Is Fame Good?

Is fame ever good for anyone? Or does it ultimately poison and destroy anyone who achieves it? Fame meaning not just Hollywood, Nashville, or Broadway, but being the famous professor who shakes up the field, the pastor who has a huge church and influence, or the politician who makes a mark. In his book The Frenzy of Renown, Leo Braudy says:

Between the ideal (and safely dead) figures of the past and the infinite compromises and corruptions of the present appear the figures of contemporary fame-aspiring to a condition of achievement and recognition independent of the normal pressures of age and imperfection. Like a dim remembrance of unfallen purity, the dream of fame promises a place where private dreams of recognition triumphantly appear in public. Fame allows the aspirant to stand out of the crowd, but with the crowd’s approval; in its turn, the audience picks out its own dear individuality in the qualities of its heroes. Famous people glow, it’s often said, and it’s a glow that comes from the number of times we have seen the images of their faces, now superimposed on the living flesh before us-not a radiation of divinity but the feverish effect of repeated impacts of a face upon our eyes.
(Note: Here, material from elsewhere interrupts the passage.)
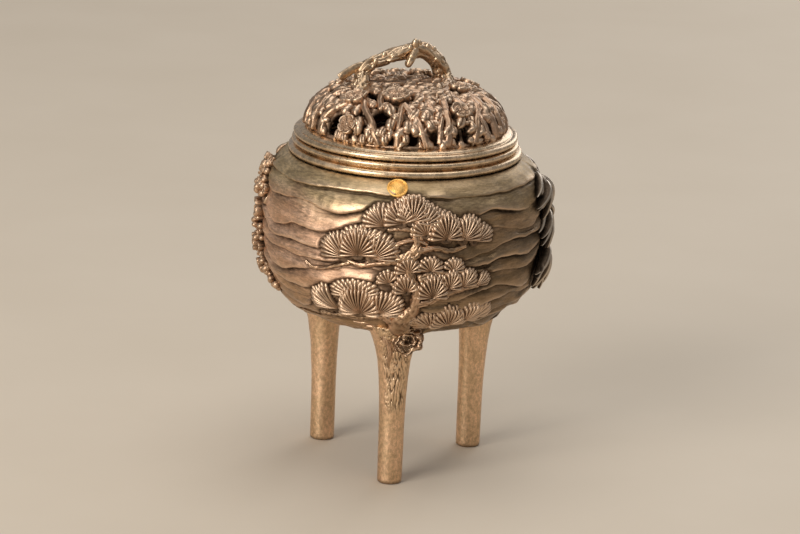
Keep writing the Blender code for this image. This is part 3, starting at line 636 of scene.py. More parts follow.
# %% Pine clumps
# A fan is degrees round and height of its foot, half width, height of the fan, tilt, and lift.
CLUMPS = {
    "crown": [
        (-86, 137, 10.0, 8.0, 4, 1.7), (-97, 130, 9.0, 10.5, -42, 2.4), (-90, 131.5, 8.6, 11.2, -14, 2.9),
        (-82, 131, 8.6, 10.6, 34, 2.6), (-86, 132.5, 8.4, 11.4, 8, 3.3),
    ],
    "right_high": [
        (-75, 130, 8.5, 8.0, -6, 1.8), (-60, 122.5, 7.4, 10.5, 62, 2.3), (-80, 126.5, 6.4, 8.6, -32, 2.6),
        (-65, 123.5, 8.6, 12.0, 34, 2.9), (-72, 124.5, 8.2, 12.0, 2, 3.4),
    ],
    "left_high": [
        (-105.5, 120, 12.0, 9.6, 0, 1.8), (-112, 113.5, 11.0, 14.0, -52, 2.6),
        (-101.5, 114.5, 10.5, 13.6, 48, 2.9), (-107, 115.5, 9.6, 12.8, -6, 3.4),
    ],
    "middle": [
        (-94.5, 103.5, 5.4, 6.2, -22, 1.8), (-78, 109.5, 6.4, 7.2, 6, 2.2), (-68.5, 109, 5.8, 6.8, 16, 2.0),
        (-86.5, 109, 6.4, 7.4, -8, 2.6),
    ],
    "right_low": [
        (-58, 101, 5.6, 8.8, 56, 2.1), (-64, 101.5, 6.6, 9.4, 32, 2.5), (-70, 101, 6.4, 9.2, 12, 2.8),
        (-87, 99.5, 6.2, 8.6, -12, 2.8), (-76.5, 97, 7.8, 11.4, 0, 3.3),
    ],
    "left_low": [
        (-108, 95, 13.0, 9.0, 0, 1.9), (-117, 87.5, 11.0, 15.0, -56, 2.7), (-93.5, 83, 8.0, 11.5, 66, 3.0),
        (-99.5, 87.5, 10.5, 14.0, 46, 3.0), (-107, 87, 10.4, 15.4, -4, 3.6),
    ],
    "right_foot": [
        (-74, 81, 8.0, 10.5, -44, 2.3), (-54, 84, 7.6, 10.5, 52, 2.3), (-58.5, 83, 8.2, 11.8, 24, 2.8),
        (-66, 81.5, 8.8, 12.6, -10, 3.2),
    ],
}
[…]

The ease with which we allow ourselves to be absorbed by such images, the desires to be that way ourselves, confirms that the essential lure of the famous is that they are somehow more real than we and that our insubstantial physical reality needs that immortal substance for support. Where the infinite reproductions of the faces of the famous mediate between us and whatever they have actually done, the urge to public fame has little necessary connection to the urge to recognition for worthy actions. Its goal becomes a state of being. In compensation for the erosions of life and death, the new media of the nineteenth and twentieth centuries thus create the modern dream of fame as a vision of wholeness, an effort to move outside the blare of publicity by using it for oneself, to be an object of attention rather than one of the mob of attention payers.